• **INPUT DATA**
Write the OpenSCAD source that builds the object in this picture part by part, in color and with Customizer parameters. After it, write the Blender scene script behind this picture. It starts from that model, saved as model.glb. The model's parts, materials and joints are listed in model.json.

--

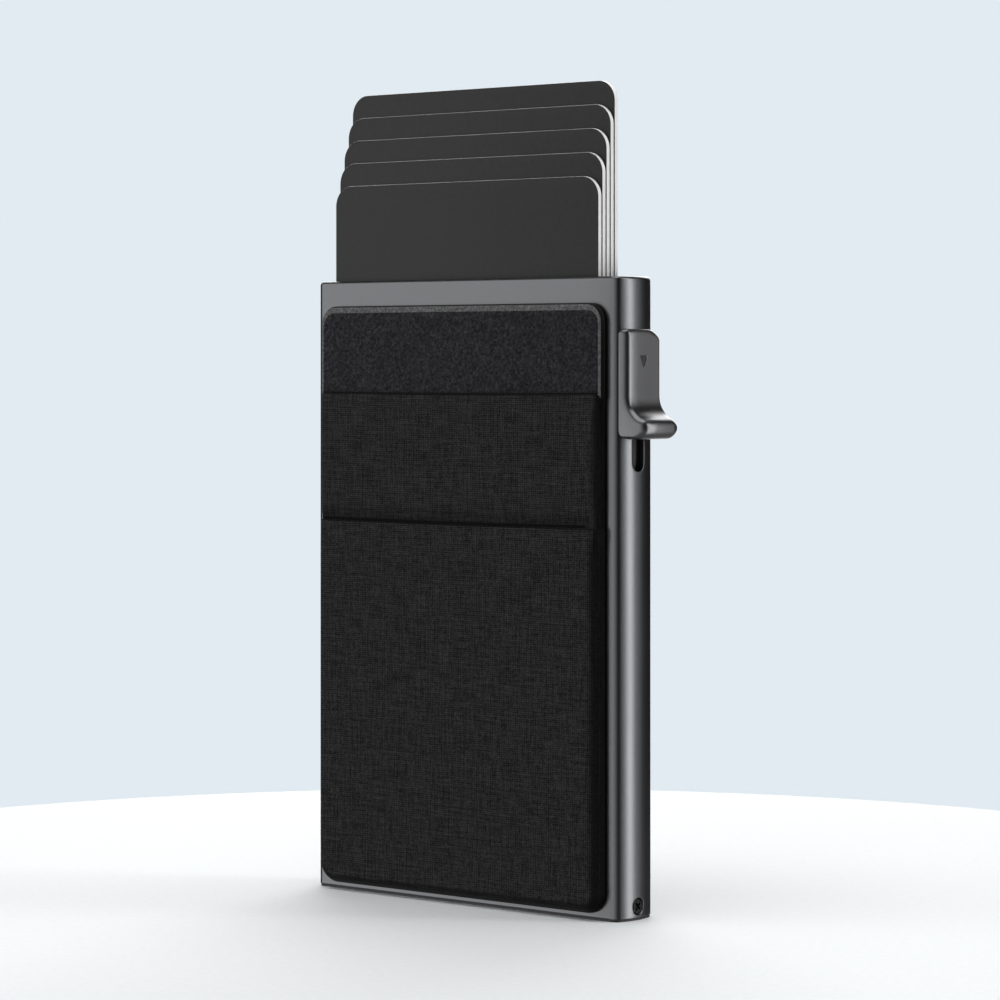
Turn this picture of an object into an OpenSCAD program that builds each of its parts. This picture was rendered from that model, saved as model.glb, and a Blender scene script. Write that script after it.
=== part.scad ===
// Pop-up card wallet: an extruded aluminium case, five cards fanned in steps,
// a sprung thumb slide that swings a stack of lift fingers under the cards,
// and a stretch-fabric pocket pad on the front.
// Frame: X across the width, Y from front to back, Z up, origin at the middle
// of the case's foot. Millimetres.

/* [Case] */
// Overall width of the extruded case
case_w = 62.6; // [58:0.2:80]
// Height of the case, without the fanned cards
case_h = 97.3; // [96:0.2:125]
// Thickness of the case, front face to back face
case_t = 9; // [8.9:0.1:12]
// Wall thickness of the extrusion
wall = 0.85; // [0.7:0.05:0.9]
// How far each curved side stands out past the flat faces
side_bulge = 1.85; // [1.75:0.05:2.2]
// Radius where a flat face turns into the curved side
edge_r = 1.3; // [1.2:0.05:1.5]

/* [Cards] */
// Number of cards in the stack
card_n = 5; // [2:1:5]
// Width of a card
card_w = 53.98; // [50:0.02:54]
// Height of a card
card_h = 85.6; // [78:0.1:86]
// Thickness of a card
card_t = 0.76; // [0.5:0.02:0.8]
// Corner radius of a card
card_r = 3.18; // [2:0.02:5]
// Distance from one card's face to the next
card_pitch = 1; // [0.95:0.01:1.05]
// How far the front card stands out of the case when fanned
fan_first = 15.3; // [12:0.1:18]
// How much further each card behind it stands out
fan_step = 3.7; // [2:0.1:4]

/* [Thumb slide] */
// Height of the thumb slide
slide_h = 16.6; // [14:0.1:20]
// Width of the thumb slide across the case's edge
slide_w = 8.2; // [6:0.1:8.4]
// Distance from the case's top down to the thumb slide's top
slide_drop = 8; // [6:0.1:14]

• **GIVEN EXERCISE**
Look for the word "behind" and return every line where it occurs.

• **SOLUTION TO THIS PROBLEM**
Write the OpenSCAD source that builds the object in this picture part by part, in color and with Customizer parameters. After it, write the Blender scene script behind this picture. It starts from that model, saved as model.glb. The model's parts, materials and joints are listed in model.json.
// How much further each card behind it stands out